Repeat the entire listing exactly.

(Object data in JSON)
⁂

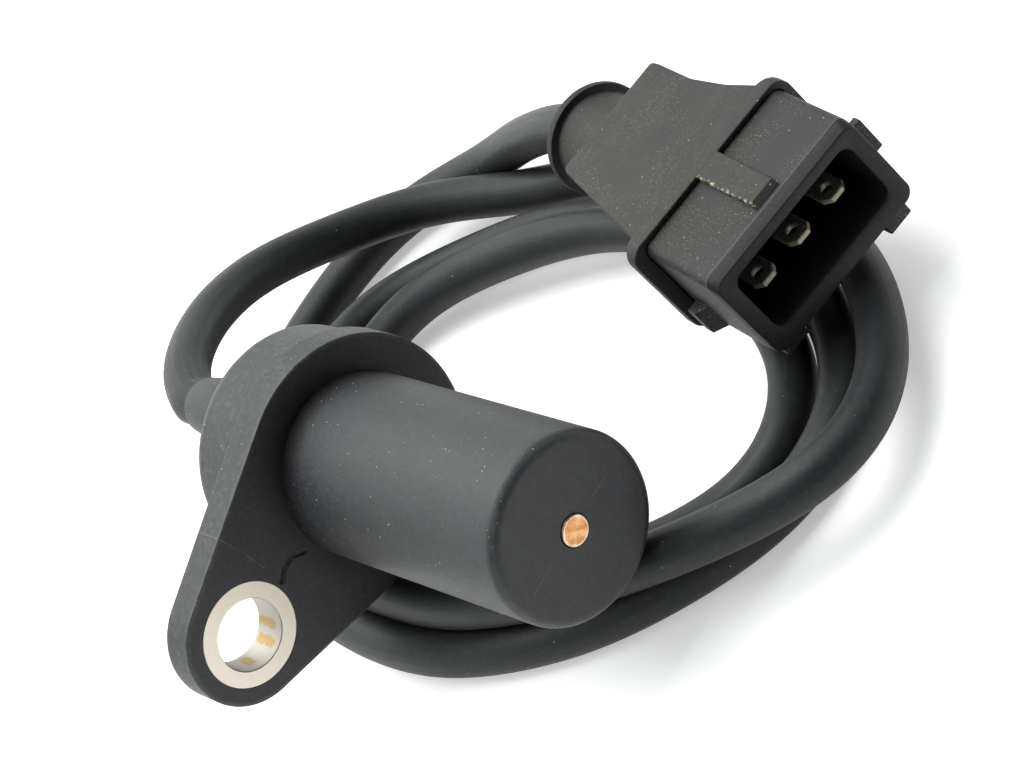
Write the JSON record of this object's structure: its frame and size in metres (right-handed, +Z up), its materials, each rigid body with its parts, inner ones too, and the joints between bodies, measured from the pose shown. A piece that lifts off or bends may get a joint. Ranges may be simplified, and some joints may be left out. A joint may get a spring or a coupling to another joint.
{
  "type": "rotation sensor",
  "caption": "Inductive rotation sensor: round barrel with an exposed pole pin, one bolted ear, side cable outlet and a loose cable coil ending in a flat multi way connector",
  "frame": {"origin": "centre of the pole pin's flat end, on the barrel axis, which faces the toothed wheel", "axes": "+X out of the barrel's tip toward the toothed wheel, the mounting ear toward -Y, +Z up from the surface that the coil lies on"},
  "size_m": [0.0943, 0.0754, 0.0316],
  "materials": {
    "head_nylon": "satin, glass filled, fine grain",
    "bush_steel": "plated, pale yellow traces",
    "pin_plate": "copper coloured plating",
    "magnet_grey": "sintered",
    "yoke_iron": "turned soft iron",
    "bobbin_plastic": "moulded",
    "winding_copper": "enamelled copper wire",
    "terminal_tin": "tinned, with yellow edges",
    "core_insulation": "smooth insulation",
    "cable_jacket": "smooth satin jacket",
    "hood_plastic": "matte, fine grain, dusty",
    "shroud_plastic": "matte, fine grain, dusty",
    "grommet_rubber": "matte"
  },
  "bodies": {
    "root": {"sensor_housing": "head_nylon", "mounting_bush": "bush_steel", "pole_pin": "pin_plate", "magnet": "magnet_grey", "back_yoke": "yoke_iron", "coil_bobbin": "bobbin_plastic", "coil_winding": "winding_copper", "terminal_post_a": "terminal_tin", "terminal_post_b": "terminal_tin", "splice_a": "terminal_tin", "splice_b": "terminal_tin", "head_core_a": "core_insulation", "head_core_b": "core_insulation", "cable": "cable_jacket", "connector_hood": "hood_plastic", "connector_shroud": "shroud_plastic", "cable_grommet": "grommet_rubber", "terminal_tab_a": "terminal_tin", "terminal_tab_b": "terminal_tin", "terminal_tab_c": "terminal_tin", "plug_core_a": "core_insulation", "plug_core_b": "core_insulation", "plug_core_c": "core_insulation"}
  },
  "joints": []
}
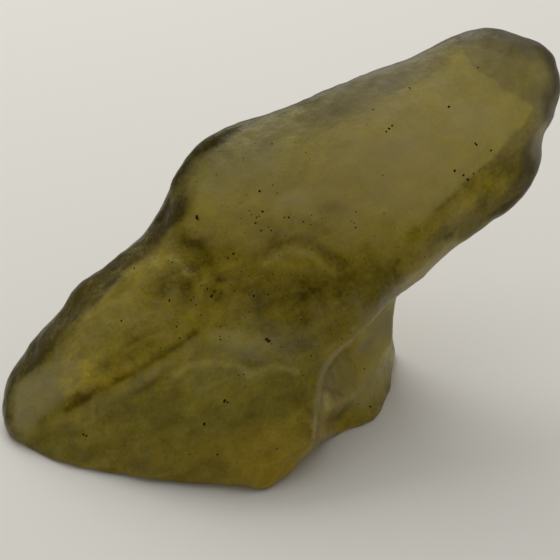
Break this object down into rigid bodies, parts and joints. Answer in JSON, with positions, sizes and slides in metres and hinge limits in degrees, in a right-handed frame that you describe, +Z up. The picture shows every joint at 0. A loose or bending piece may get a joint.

⁂

▸ SOLVED EXERCISE:
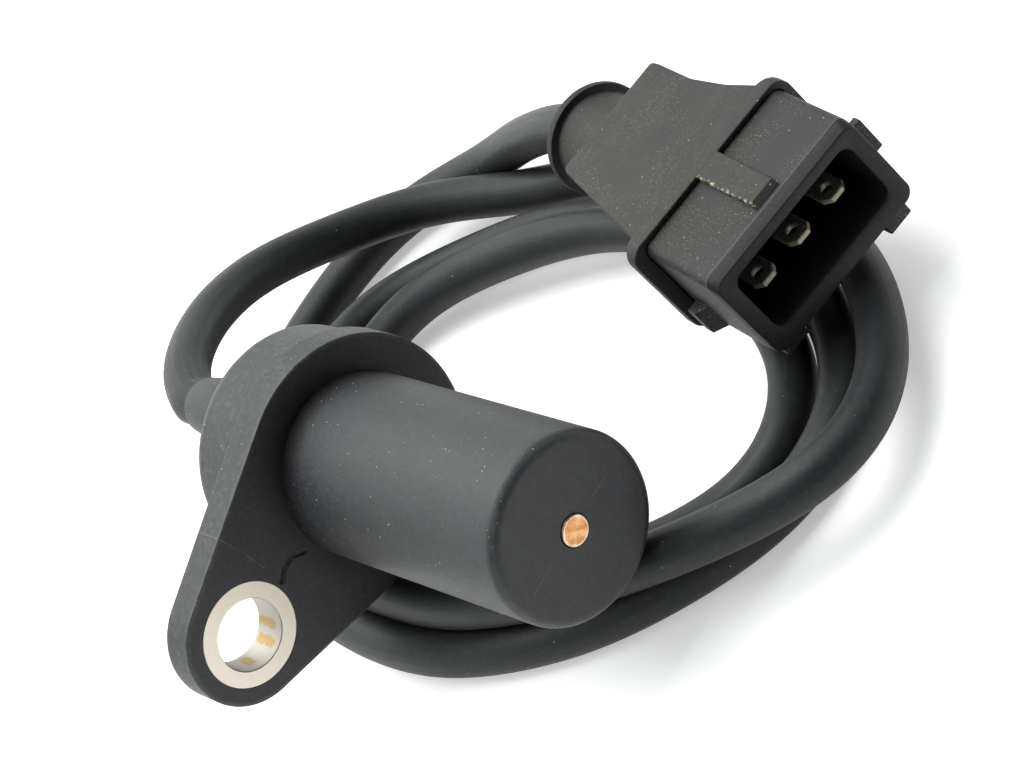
Write the JSON record of this object's structure: its frame and size in metres (right-handed, +Z up), its materials, each rigid body with its parts, inner ones too, and the joints between bodies, measured from the pose shown. A piece that lifts off or bends may get a joint. Ranges may be simplified, and some joints may be left out. A joint may get a spring or a coupling to another joint.
{
  "type": "rotation sensor",
  "caption": "Inductive rotation sensor: round barrel with an exposed pole pin, one bolted ear, side cable outlet and a loose cable coil ending in a flat multi way connector",
  "frame": {"origin": "centre of the pole pin's flat end, on the barrel axis, which faces the toothed wheel", "axes": "+X out of the barrel's tip toward the toothed wheel, the mounting ear toward -Y, +Z up from the surface that the coil lies on"},
  "size_m": [0.0943, 0.0754, 0.0316],
  "materials": {
    "head_nylon": "satin, glass filled, fine grain",
    "bush_steel": "plated, pale yellow traces",
    "pin_plate": "copper coloured plating",
    "magnet_grey": "sintered",
    "yoke_iron": "turned soft iron",
    "bobbin_plastic": "moulded",
    "winding_copper": "enamelled copper wire",
    "terminal_tin": "tinned, with yellow edges",
    "core_insulation": "smooth insulation",
    "cable_jacket": "smooth satin jacket",
    "hood_plastic": "matte, fine grain, dusty",
    "shroud_plastic": "matte, fine grain, dusty",
    "grommet_rubber": "matte"
  },
  "bodies": {
    "root": {"sensor_housing": "head_nylon", "mounting_bush": "bush_steel", "pole_pin": "pin_plate", "magnet": "magnet_grey", "back_yoke": "yoke_iron", "coil_bobbin": "bobbin_plastic", "coil_winding": "winding_copper", "terminal_post_a": "terminal_tin", "terminal_post_b": "terminal_tin", "splice_a": "terminal_tin", "splice_b": "terminal_tin", "head_core_a": "core_insulation", "head_core_b": "core_insulation", "cable": "cable_jacket", "connector_hood": "hood_plastic", "connector_shroud": "shroud_plastic", "cable_grommet": "grommet_rubber", "terminal_tab_a": "terminal_tin", "terminal_tab_b": "terminal_tin", "terminal_tab_c": "terminal_tin", "plug_core_a": "core_insulation", "plug_core_b": "core_insulation", "plug_core_c": "core_insulation"}
  },
  "joints": []
}
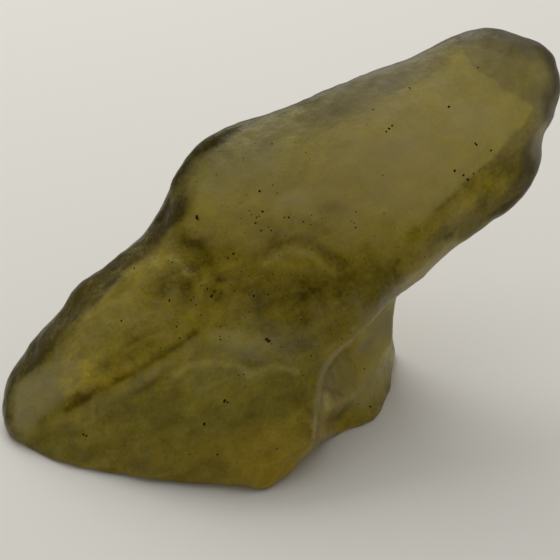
Break this object down into rigid bodies, parts and joints. Answer in JSON, with positions, sizes and slides in metres and hinge limits in degrees, in a right-handed frame that you describe, +Z up. The picture shows every joint at 0. A loose or bending piece may get a joint.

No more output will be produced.